-- begin --

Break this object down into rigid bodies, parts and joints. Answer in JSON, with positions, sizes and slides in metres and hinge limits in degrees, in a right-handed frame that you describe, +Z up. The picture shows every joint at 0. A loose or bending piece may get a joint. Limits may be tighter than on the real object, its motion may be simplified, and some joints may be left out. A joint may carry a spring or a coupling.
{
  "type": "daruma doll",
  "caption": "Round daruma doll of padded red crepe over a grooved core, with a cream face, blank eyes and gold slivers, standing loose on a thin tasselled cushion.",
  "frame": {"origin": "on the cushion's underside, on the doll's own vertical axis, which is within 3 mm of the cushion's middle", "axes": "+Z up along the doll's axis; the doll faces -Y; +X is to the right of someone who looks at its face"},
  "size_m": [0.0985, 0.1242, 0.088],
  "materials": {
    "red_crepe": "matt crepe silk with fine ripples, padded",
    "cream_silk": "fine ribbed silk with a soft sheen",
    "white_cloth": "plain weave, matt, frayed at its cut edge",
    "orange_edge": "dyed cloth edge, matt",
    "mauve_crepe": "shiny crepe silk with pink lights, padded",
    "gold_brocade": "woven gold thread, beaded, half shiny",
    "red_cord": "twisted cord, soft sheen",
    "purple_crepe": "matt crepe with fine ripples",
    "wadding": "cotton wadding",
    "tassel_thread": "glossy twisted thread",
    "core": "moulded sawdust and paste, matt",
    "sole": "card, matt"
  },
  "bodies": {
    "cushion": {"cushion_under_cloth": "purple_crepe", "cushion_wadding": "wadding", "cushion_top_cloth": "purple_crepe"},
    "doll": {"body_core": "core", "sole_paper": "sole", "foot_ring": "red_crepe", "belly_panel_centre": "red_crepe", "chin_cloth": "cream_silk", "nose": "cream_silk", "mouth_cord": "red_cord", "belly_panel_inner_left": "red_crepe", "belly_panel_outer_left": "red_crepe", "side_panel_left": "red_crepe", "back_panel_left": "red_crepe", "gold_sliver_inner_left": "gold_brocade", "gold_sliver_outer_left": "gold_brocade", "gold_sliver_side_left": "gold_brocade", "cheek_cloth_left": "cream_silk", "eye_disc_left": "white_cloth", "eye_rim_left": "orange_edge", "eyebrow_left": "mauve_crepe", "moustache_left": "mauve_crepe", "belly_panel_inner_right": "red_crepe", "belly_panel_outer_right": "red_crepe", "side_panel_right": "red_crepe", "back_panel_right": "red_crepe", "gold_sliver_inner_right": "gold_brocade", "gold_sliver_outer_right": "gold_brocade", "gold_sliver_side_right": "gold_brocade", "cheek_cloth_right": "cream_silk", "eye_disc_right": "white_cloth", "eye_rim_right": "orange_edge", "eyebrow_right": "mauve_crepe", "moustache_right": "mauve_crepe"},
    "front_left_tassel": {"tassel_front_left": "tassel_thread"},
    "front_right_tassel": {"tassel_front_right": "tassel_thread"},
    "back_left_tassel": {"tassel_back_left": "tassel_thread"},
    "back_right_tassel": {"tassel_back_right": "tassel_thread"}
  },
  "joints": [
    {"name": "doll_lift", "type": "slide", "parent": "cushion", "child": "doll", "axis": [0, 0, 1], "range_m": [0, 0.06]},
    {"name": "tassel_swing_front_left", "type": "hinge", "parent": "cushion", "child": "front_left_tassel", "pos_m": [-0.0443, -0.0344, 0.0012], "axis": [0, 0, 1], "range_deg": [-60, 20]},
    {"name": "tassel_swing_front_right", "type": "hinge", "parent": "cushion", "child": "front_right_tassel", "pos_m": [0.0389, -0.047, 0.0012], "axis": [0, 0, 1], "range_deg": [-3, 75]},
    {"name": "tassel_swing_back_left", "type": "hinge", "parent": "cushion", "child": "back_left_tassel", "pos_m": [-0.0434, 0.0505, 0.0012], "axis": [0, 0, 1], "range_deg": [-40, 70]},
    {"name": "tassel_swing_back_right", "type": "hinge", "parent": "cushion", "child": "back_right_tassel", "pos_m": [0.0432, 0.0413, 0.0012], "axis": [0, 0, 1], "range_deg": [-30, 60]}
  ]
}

-- end --

=== REQUIRED TASK ===
Only a number is wanted: how many lines of the material include the word "bodies".

=== EXERCISE RESULT ===
2